## Direction
The data below holds a line containing "ferrule_axis = Vector(-136.4, -8.0, -30.5)" and a line containing "obj.parent = empty"; please quote exactly those two lines and every line between them, and nothing else.

## Exercise materials
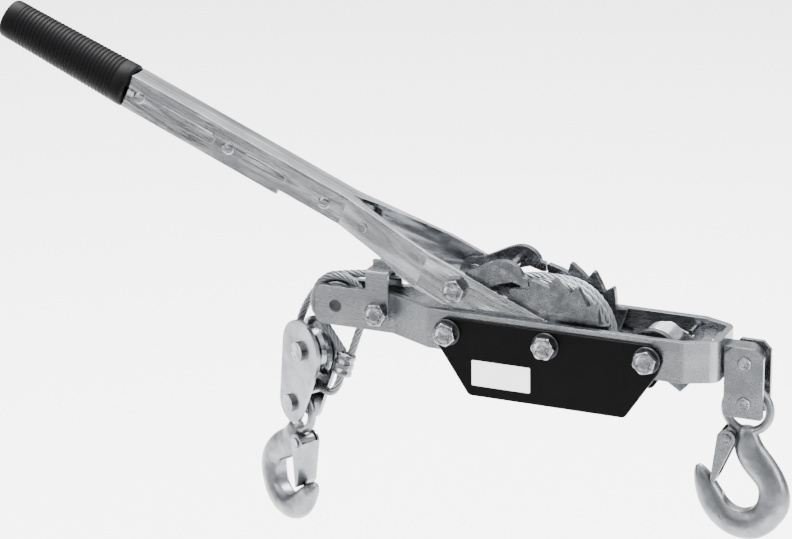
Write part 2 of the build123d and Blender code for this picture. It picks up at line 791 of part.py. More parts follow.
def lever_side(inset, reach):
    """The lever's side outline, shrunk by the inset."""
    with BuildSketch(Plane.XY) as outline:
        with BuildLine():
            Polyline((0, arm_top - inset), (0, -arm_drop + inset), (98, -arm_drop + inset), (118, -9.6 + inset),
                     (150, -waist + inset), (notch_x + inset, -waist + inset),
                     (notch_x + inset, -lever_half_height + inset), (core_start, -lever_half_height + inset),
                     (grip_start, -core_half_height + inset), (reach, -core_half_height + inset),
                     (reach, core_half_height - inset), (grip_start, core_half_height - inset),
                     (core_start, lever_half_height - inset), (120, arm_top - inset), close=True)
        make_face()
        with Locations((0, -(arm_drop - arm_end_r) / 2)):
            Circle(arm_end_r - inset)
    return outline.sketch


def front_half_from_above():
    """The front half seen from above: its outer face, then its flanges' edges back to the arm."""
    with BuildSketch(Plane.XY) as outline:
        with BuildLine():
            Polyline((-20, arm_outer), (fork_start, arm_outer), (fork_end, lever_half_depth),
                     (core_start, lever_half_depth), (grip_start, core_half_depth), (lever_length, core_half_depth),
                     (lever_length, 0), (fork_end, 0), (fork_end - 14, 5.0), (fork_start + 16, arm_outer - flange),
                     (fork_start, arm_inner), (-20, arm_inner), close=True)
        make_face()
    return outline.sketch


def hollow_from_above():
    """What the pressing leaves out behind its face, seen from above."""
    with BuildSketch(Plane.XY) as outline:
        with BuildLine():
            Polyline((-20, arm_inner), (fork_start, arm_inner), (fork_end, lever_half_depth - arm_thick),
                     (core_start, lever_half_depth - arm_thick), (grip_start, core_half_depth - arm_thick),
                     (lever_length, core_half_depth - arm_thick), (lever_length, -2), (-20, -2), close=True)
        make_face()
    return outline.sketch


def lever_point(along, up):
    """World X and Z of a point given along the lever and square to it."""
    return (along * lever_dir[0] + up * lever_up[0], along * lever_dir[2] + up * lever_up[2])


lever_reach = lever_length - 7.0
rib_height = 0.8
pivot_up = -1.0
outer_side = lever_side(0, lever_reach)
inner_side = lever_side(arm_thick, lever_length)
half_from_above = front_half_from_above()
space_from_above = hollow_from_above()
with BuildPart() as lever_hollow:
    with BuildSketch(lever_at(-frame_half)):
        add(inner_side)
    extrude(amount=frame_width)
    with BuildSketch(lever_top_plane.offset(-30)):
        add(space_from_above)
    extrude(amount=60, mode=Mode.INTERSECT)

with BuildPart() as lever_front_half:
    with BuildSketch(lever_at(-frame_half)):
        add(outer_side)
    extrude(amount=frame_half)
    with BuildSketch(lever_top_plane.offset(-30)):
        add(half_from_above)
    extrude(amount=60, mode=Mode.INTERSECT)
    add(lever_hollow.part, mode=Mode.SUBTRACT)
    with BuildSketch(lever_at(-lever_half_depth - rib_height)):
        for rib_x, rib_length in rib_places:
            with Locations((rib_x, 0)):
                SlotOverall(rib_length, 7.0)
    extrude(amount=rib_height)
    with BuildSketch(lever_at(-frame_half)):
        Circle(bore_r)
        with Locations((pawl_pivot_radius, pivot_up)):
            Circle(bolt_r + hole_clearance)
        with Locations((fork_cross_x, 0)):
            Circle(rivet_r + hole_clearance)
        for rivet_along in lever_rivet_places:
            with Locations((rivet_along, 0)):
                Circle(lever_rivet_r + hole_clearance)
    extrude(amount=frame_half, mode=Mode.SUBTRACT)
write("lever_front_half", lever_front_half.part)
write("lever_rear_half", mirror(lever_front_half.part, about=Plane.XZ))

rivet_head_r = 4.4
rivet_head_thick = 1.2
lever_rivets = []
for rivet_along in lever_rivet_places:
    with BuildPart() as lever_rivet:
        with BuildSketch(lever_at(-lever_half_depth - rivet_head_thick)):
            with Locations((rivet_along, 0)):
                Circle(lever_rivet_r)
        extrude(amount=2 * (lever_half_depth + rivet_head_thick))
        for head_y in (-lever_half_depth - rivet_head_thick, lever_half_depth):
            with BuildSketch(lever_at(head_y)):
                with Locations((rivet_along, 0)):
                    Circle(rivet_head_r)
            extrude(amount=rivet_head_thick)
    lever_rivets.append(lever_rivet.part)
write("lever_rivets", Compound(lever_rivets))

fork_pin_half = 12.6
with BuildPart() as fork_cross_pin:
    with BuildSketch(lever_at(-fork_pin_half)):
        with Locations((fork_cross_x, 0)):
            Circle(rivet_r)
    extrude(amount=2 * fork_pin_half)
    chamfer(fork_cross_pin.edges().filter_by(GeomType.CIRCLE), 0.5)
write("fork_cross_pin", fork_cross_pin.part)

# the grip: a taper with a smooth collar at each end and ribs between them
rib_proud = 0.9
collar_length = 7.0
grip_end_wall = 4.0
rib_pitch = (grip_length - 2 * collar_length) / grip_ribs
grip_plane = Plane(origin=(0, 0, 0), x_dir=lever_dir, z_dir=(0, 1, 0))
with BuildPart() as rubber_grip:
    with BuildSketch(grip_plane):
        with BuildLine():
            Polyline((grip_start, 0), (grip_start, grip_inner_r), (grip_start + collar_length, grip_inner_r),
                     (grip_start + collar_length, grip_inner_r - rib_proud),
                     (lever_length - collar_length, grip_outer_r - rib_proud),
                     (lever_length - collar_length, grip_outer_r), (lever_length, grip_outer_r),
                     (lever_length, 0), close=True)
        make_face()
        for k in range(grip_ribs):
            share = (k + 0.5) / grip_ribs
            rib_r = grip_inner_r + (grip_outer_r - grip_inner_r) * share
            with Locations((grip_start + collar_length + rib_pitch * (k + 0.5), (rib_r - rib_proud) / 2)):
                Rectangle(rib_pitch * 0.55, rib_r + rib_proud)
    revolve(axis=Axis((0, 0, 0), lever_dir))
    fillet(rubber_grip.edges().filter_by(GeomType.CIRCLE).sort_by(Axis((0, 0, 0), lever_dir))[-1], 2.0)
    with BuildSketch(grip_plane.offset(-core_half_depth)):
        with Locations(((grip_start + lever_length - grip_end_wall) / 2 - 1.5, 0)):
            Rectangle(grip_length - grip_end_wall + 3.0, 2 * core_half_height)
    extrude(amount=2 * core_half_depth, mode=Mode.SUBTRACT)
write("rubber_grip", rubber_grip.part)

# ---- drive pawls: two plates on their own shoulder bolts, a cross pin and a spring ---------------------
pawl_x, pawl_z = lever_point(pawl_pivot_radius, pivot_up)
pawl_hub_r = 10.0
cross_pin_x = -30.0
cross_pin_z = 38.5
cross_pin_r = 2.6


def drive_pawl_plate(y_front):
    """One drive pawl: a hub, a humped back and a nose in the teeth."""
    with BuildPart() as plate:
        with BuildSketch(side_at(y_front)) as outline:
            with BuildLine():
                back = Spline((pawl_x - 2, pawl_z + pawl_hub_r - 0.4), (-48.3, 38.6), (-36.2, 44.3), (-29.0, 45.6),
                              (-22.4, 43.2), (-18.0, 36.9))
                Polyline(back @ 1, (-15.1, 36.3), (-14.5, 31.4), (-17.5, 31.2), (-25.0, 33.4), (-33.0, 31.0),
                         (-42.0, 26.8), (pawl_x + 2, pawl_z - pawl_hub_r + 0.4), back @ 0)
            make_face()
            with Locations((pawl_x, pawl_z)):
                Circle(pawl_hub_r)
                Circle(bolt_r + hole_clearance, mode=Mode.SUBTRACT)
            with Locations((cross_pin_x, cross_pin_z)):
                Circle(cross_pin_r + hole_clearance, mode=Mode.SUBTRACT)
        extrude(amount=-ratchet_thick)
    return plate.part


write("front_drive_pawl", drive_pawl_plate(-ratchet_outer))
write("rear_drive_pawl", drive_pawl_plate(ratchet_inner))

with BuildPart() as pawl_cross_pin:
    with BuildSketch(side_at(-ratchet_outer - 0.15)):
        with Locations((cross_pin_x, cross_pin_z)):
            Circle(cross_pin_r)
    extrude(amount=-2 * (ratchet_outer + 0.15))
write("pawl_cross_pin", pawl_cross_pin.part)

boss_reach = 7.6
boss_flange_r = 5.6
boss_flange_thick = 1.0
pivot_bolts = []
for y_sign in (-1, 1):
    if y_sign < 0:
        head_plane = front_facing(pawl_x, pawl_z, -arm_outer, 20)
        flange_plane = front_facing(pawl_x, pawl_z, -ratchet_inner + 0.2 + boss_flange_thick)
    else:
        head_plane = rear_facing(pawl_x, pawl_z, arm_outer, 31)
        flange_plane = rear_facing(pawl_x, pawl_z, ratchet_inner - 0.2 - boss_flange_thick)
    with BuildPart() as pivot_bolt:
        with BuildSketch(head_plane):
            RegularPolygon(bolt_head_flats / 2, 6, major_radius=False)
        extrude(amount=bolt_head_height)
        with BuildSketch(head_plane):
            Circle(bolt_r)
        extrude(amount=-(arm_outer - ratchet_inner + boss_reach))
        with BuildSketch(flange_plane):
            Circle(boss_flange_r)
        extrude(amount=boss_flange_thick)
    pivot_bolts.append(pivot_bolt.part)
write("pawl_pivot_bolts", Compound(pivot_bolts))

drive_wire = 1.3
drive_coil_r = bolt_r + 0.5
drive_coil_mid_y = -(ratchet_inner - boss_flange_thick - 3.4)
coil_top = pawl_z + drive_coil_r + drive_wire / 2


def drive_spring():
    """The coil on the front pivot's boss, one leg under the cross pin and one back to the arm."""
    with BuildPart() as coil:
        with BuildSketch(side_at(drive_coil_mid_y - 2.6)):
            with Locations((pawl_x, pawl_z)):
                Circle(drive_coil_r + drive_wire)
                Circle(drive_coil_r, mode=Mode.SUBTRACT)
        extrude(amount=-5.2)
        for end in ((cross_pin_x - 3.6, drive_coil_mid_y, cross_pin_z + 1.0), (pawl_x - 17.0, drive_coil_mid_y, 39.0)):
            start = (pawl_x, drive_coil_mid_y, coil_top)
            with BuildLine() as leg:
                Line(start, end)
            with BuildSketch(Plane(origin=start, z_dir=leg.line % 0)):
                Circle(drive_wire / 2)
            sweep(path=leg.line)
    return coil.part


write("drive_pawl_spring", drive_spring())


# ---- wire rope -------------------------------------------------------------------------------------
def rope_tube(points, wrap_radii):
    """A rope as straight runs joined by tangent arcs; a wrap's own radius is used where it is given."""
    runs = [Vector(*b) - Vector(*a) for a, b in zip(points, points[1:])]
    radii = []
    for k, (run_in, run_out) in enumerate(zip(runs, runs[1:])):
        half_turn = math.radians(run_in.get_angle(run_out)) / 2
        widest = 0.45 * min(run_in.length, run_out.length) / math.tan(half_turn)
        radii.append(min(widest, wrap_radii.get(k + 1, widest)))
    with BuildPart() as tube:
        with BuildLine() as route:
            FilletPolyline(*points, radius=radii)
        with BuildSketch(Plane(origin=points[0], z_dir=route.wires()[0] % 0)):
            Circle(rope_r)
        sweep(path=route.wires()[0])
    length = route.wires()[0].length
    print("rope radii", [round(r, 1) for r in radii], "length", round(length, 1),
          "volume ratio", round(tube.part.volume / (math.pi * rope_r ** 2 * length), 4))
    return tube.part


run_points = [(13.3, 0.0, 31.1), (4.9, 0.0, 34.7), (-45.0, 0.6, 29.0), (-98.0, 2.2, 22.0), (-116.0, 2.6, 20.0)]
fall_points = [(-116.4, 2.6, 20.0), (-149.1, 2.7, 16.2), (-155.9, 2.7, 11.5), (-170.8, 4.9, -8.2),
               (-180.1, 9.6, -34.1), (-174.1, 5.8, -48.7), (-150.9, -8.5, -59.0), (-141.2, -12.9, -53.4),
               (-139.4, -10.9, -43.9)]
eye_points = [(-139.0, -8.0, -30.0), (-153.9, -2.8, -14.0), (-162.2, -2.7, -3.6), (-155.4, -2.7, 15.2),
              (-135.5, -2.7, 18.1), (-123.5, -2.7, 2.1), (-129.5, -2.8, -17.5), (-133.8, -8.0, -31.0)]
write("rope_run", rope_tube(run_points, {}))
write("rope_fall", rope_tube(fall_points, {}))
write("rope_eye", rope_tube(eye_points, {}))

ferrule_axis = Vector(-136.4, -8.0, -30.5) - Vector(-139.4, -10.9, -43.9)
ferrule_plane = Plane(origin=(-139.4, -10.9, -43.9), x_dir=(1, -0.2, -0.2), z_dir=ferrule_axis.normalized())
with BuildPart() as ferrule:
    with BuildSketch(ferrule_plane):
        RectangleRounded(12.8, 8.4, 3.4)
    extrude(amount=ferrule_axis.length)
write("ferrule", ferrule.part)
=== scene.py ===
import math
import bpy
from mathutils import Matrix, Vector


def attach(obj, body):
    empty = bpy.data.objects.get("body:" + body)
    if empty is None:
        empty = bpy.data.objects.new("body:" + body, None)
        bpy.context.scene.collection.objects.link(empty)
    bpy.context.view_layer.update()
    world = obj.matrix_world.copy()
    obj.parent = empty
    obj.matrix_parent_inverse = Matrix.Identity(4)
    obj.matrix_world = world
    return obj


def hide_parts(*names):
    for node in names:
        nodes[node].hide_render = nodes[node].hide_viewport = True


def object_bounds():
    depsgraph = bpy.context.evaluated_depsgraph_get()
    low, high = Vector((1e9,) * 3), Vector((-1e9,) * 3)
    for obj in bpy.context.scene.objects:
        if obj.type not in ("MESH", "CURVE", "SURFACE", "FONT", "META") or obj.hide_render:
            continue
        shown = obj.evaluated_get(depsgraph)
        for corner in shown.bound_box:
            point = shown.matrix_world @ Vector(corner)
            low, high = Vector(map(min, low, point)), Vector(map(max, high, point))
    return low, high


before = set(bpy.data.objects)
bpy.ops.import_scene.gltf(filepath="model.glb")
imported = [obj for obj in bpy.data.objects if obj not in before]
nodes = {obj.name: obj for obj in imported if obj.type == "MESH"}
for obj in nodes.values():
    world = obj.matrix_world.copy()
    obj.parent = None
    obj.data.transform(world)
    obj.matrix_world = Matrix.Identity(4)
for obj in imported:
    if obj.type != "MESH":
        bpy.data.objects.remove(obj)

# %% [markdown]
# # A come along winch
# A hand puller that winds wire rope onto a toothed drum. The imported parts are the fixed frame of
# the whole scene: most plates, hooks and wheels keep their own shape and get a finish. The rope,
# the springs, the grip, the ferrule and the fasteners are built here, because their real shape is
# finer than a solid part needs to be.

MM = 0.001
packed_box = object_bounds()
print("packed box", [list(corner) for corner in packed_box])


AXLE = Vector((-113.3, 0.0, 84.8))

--

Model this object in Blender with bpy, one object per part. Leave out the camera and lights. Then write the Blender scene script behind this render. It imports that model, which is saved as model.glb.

---

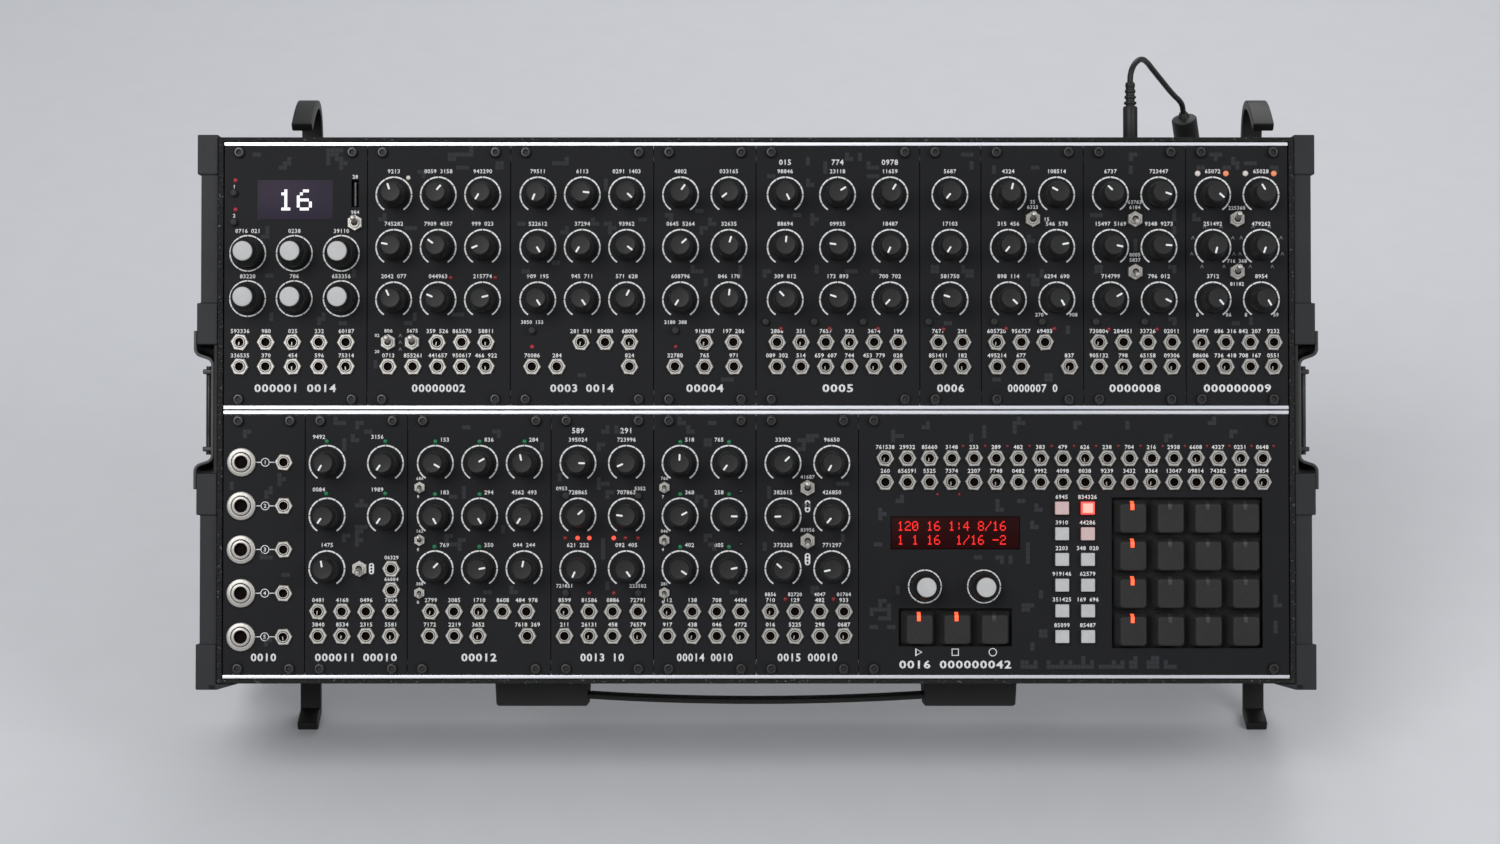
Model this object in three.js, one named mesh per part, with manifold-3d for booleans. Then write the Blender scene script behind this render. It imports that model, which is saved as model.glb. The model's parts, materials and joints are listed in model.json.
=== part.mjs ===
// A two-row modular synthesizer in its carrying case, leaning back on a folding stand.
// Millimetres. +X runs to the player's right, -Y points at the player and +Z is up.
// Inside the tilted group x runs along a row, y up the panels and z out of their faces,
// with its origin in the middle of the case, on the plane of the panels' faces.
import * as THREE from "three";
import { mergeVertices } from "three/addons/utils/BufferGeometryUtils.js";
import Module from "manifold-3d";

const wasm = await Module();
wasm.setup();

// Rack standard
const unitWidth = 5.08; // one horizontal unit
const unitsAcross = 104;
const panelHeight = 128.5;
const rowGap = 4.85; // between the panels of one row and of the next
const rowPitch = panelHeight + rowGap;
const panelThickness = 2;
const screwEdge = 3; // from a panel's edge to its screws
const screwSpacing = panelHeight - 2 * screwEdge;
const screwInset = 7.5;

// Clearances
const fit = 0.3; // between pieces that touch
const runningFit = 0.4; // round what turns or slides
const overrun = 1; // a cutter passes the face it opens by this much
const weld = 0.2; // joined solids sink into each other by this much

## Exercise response
ferrule_axis = Vector(-136.4, -8.0, -30.5) - Vector(-139.4, -10.9, -43.9)
ferrule_plane = Plane(origin=(-139.4, -10.9, -43.9), x_dir=(1, -0.2, -0.2), z_dir=ferrule_axis.normalized())
with BuildPart() as ferrule:
    with BuildSketch(ferrule_plane):
        RectangleRounded(12.8, 8.4, 3.4)
    extrude(amount=ferrule_axis.length)
write("ferrule", ferrule.part)
=== scene.py ===
import math
import bpy
from mathutils import Matrix, Vector


def attach(obj, body):
    empty = bpy.data.objects.get("body:" + body)
    if empty is None:
        empty = bpy.data.objects.new("body:" + body, None)
        bpy.context.scene.collection.objects.link(empty)
    bpy.context.view_layer.update()
    world = obj.matrix_world.copy()
    obj.parent = empty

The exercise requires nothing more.